Nasreddin Hoca fıkralarının toplum tarafından kabul görmesinin en önemli sebepleri; eleştiri oklarını genellikle ev, sokak, aile, iş hayatı, din, yargı sistemi, ekonomi, otorite gibi hayatın her alanını ilgilendiren konulara yöneltmiş olmasıdır.

Nasreddin Hocayı hep fıkraları ile tanıdık. Hâlbuki onun Sûfi yönü hiç gündeme gelmez. Bir gün Hocaya çevresindekiler şöyle derler;

-‘’Hocam ne olur bir keramet gösterseniz? ’’Hoca, 5-10 metre ilerideki ağaca dikkatlice bakar ve şöyle seslenir;

-‘’Ey ağaç bana doğru gel. ’’ Herkes pür dikkat ağaca bakar. Ağaç kıpırdamaz bile yerinden. Hoca bir hamle yapar, ağacın yanına gider. Yanındakiler derler ki;

-‘’Hocam bu ne hal?’’ Hoca gayet rahat bir vaziyette şöyle der; -‘’Bizde ben’lik, gurur yoktur. O bize gelmezse, biz o’na gideriz.’’ Böylece, ‘’gerçek kerametin Kur’an ve Sünnet’e ıttıba’’ olduğu hakikatini gösterir.

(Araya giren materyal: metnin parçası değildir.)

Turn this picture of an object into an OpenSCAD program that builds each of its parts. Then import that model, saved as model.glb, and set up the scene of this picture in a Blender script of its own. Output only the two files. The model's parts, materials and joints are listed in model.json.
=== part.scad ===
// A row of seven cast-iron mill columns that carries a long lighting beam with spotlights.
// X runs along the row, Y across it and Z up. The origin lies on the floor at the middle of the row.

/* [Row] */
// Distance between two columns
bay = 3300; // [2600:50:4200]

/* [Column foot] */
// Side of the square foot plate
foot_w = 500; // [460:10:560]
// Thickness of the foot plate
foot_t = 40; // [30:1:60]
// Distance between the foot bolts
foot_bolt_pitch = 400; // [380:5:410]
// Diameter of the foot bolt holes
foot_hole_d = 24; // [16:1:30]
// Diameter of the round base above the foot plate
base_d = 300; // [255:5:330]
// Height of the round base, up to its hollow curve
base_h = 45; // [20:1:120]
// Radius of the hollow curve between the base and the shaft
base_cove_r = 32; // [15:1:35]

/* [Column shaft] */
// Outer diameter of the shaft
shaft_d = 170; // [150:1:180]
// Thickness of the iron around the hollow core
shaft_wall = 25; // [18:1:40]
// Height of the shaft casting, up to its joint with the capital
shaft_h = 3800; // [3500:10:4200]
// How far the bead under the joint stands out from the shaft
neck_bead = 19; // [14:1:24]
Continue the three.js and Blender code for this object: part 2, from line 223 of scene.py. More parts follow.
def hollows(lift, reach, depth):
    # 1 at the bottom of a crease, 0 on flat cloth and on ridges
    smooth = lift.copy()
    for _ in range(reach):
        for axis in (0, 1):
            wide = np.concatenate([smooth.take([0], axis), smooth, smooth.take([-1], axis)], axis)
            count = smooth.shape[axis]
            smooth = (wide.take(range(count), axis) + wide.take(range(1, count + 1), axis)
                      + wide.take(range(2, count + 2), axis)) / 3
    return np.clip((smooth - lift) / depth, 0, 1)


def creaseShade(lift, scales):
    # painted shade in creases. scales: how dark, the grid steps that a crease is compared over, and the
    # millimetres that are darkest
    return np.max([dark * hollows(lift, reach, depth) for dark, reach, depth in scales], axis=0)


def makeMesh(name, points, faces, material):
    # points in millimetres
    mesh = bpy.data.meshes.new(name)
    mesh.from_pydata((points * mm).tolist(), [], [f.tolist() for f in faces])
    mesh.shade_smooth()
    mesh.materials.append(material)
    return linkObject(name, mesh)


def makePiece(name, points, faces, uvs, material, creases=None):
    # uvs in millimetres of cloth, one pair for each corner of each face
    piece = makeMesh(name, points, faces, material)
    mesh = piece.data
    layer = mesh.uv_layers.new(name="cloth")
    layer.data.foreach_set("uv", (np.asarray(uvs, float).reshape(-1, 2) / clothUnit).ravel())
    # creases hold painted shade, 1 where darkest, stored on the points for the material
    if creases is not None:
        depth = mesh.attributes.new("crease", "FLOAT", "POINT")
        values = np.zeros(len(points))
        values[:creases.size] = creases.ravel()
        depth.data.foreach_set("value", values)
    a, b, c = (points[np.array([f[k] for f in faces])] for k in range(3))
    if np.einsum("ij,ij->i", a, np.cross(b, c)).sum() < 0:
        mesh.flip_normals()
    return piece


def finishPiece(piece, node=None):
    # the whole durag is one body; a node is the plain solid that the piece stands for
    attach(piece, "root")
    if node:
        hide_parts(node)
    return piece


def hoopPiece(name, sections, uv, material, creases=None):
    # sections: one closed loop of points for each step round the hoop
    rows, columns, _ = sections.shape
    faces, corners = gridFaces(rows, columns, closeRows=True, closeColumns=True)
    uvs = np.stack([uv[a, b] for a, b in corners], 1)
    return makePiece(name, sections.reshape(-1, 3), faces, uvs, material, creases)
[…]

Hoca bir gün konakladığı ahşap bina bir Han’ın ağaçlarının çürüyüp bel verdiğini görür. Hancıyı çağırıp ağaçların vaziyetini gösterir. Bir usta getirerek tamir etmesini öğütler. Hancı der; ‘’Hoca, sen bilmiyor musun? Her canlı lisanı  hal ile Allah’ı zikrederler.’’ Hoca cevap verir;

-‘’Evet, biliyorum da, zikir halinde iken bu ağaçlar cezbeye gelip secdeye kapanmasından korkuyorum’’ der. Böylece, tedbir- tevekkül ilişkisine dikkat çeker.

Nasreddin Hoca salt bir mizah ustası olmayıp çok yönlü bir âlimdir. Hocamızın bu özelliklerini dikkate alarak o’nu tüm yönleriyle ve hayırla yâd etmek gerekir. Her geçen yıl hocanın daha iyi anılıp anlaşılacağına inanıyorum.